The following is a list of possible long term solutions for Dauphin Island, based on research into our situation, as well as what other coastal communities are doing.  The hope is that one or more of these solutions could be funded and put in place within a year or two.


Dump or pump dredged sand closer to the island

Since the Mobile Outer Bar Channel dredging is interfering with the natural littoral drift from Fort Morgan (and points east) to Fort Gaines (and points west), the dredged sand should be sent - via barge or pipeline - to the area where it would naturally flow otherwise: Dauphin Island's south shoreline.  The sand is currently dumped too far out and is "wasted" in deep waters.  If the dredged sand deposition location could be changed to points closer to the island, this alone may be sufficient to keep the south shoreline nourished on an ongoing basis.  (See Sand Deposition Location)
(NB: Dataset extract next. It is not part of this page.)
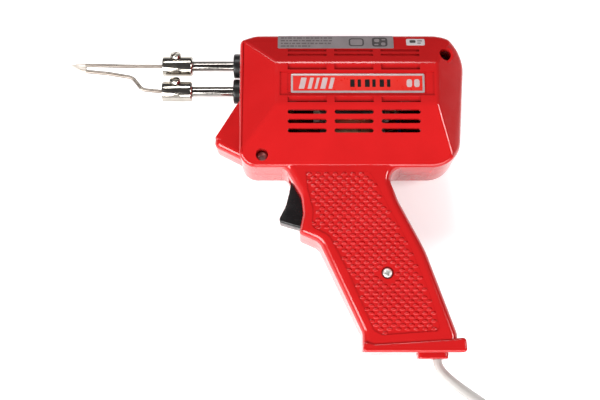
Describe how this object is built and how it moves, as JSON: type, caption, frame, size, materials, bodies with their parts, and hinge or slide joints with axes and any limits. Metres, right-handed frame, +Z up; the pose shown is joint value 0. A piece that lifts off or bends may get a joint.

We hope to influence the Governor, Alabama State Legislature, Alabama’s Congressional representatives, and the Alabama State Port Authority to instruct the Corps of Engineers to deposit the sand dredged from the Mobile Harbor ship channel closer to Dauphin Island in a manner consistent with the Corps’ 1978 recommendation that was never fully implemented.


For more information, see Dredging.


Widen the Beach

Many sources agree that whatever solution is used to help provide and retain sand, it is necessary to also widen the beach.  Since the south shoreline has lost 100 feet or more in width of sand over the last few years, this should be restored in conjunction with any retaining structure or any other solution.  Sand could be trucked in, or pumped via pipelines, from locations with a more abundant supply.



A number of people have suggested jetties to help trap sand and help it to accumlate on the shoreline.  Dr. Scott Douglass has said that a jetty or groin installed just east of the Katrina Cut would help.  Perhaps a jetty could also be installed just west of the Katrina Cut, to help fill in the cut as well.  The cut has created an oversalinated environment in the Sound and restoring it would go a long way to reviving the fishing industry there, as well as protecting the coastal marshes near the mainland.


Dredging Pipelines under Bienville

Bury dredging pipelines under Bienville Blvd and employ hydraulic dredges to pump some of the sand from the massive washover sand fans (created during Hurricane Katrina) from the north shore to the south shore.  This solution, once implemented, could be used periodically to help replenish the south shore.



One possibility is to build a hard seawall of concrete or other material, such as that used in places like Galveston.  With an elevation of app. 20 feet above sea level, a tall seawall is do-able for Galveston, but this may not be workable for the low elevation of Dauphin Island.  But it is worth examining.  A hard seawall could be constructed much like a sand berm, except that it would hold up to a great degree better against hurricane winds and storm surge.  One of the drawbacks of this option is a reduced aesthetic.  A vegetated sand dune or flat beach is the look to which we are accustomed on Dauphin Island.


Artificial Reef

Numerous coastal communities across the U.S. have employed artificial reef systems some distance offshore as a method by which to slow down wave action.  This may or may not be a good solution for Dauphin Island but it is worth considering.